While the bill was not initially expected to pass this year, the involvement of Hamas in the attack could bolster Warren’s argument.

“We believe this materially improves prospects for the Digital Asset Anti-Money Laundering Act of 2023 as it makes it politically difficult for any lawmaker to stand in the way of tougher AML/BSA for crypto,” Jaret Seiberg, an analyst at TD Cowen, said in a research note.

Although the legislation was introduced in July, it has not yet made significant progress toward committee approval. 

However, Senator Warren has seized on the Hamas news to underscore the urgency of her proposed measures. 

In a post on X (formerly Twitter), Warren said it is “alarming and should be a wakeup call for lawmakers and regulators that digital wallets connected to Hamas received millions of dollars in cryptocurrencies.” 

Warren argued that it is crucial to equip law enforcement agencies with the necessary powers to combat crypto-financed crimes.

The bill was co-sponsored by Senator Joe Manchin (D-W.V.), known for occupying a centrist position on important legislative matters, as well as Republican Senators Roger Marshall (R-Kan.) and Lindsey Graham (R-S.C.). 

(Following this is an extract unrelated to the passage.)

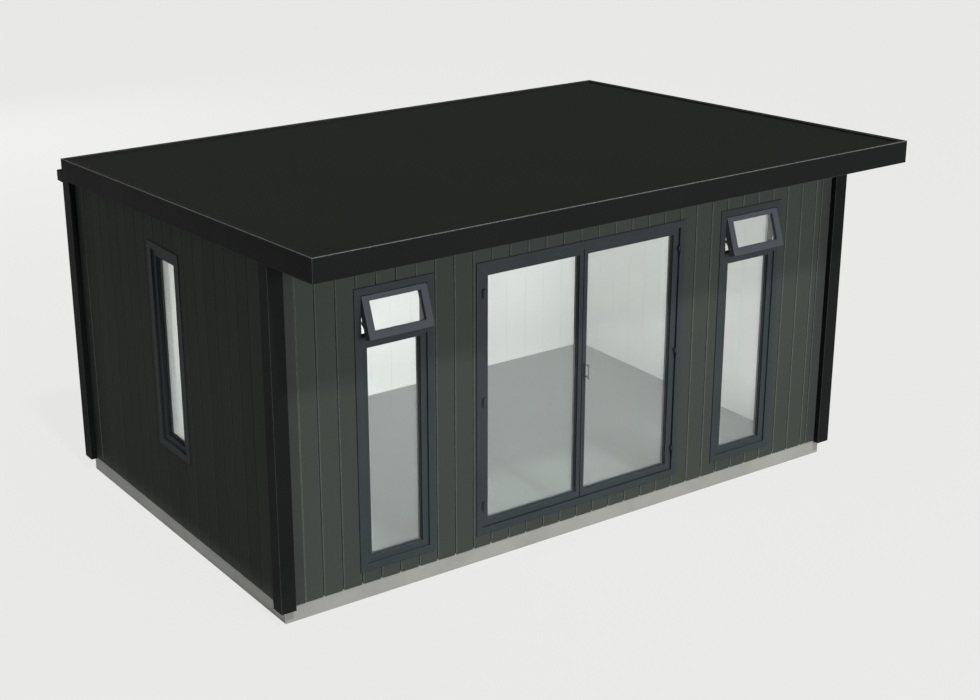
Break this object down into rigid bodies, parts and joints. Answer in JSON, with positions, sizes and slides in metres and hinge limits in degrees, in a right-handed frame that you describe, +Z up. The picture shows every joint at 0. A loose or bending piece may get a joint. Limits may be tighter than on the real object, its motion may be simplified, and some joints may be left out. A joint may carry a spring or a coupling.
{
  "type": "garden office pod",
  "caption": "Single-room garden cabin on a low plinth, board clad, with glazed double doors, narrow windows with open fanlights, corner posts and a shallow roof falling to a rear gutter.",
  "frame": {"origin": "on the ground at the middle of the plinth's underside", "axes": "+X along the front towards its right end seen from outside, +Y from the front to the back, +Z up"},
  "size_m": [4.906, 3.748, 2.635],
  "materials": {
    "plinth": "matt light grey",
    "floor": "pale grey boards, low sheen",
    "wall_panel": "matt insulated panel",
    "cladding": "dark grey-green painted boards, low sheen",
    "lining": "white painted boards, matt",
    "roof_core": "plain structural board",
    "membrane": "matt black roof rubber",
    "edge_trim": "grey powder coat",
    "fascia": "near-black satin",
    "post": "near-black satin",
    "gutter": "near-black satin",
    "frame": "anthracite powder coat, satin",
    "sash": "anthracite powder coat, satin",
    "glass": "clear, slightly milky",
    "handle": "satin",
    "hinge": "anthracite powder coat, satin",
    "stay": "satin"
  },
  "bodies": {
    "pod": {"base_plinth": "plinth", "floor_deck": "floor", "front_wall_left": "wall_panel", "front_wall_right": "wall_panel", "front_wall_header": "wall_panel", "front_wall_base": "wall_panel", "left_wall": "wall_panel", "right_wall": "wall_panel", "back_wall": "wall_panel", "front_cladding": "cladding", "left_cladding": "cladding", "right_cladding": "cladding", "back_cladding": "cladding", "wall_lining": "lining", "ceiling": "lining", "roof_deck": "roof_core", "roof_membrane": "membrane", "roof_edge_trim": "edge_trim", "front_fascia": "fascia", "back_fascia": "fascia", "left_fascia": "fascia", "right_fascia": "fascia", "front_soffit": "fascia", "front_left_post": "post", "front_right_post": "post", "back_left_post": "post", "back_right_post": "post", "rear_gutter": "gutter", "door_frame": "frame", "frame_hinges": "hinge", "left_window_frame": "frame", "left_window_glass": "glass", "left_fanlight": "sash", "right_window_frame": "frame", "right_window_glass": "glass", "right_fanlight": "sash", "side_window_frame": "frame", "side_window_glass": "glass", "fanlight_glass": "glass", "fanlight_stays": "stay"},
    "left_leaf": {"left_door_leaf": "frame", "left_door_glass": "glass", "left_leaf_hinges": "hinge"},
    "right_leaf": {"right_door_leaf": "frame", "right_door_glass": "glass", "right_leaf_hinges": "hinge", "door_handle": "handle"}
  },
  "joints": [
    {"name": "left_door_hinge", "type": "hinge", "parent": "pod", "child": "left_leaf", "pos_m": [-0.8495, -1.519, 1.185], "axis": [0, 0, -1], "range_deg": [0, 90]},
    {"name": "right_door_hinge", "type": "hinge", "parent": "pod", "child": "right_leaf", "pos_m": [0.8495, -1.519, 1.185], "axis": [0, 0, 1], "range_deg": [0, 90]}
  ]
}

Warren later garnered additional support from Senator Dick Durbin (D-Ill.), Chairman of the Judiciary Committee, and Senator Gary Peters (D-Mich.), who leads the Homeland Security panel.

While the bill boasts influential supporters, its passage faces challenges in the current Congress, where each party controls one chamber, the House of Representatives is without a speaker, and government funding expires on November 17. 

Nonetheless, some of Warren’s concerns regarding money laundering have been addressed in another legislative proposal, a proposed amendment to the 2024 National Defense Authorization Act (NDAA).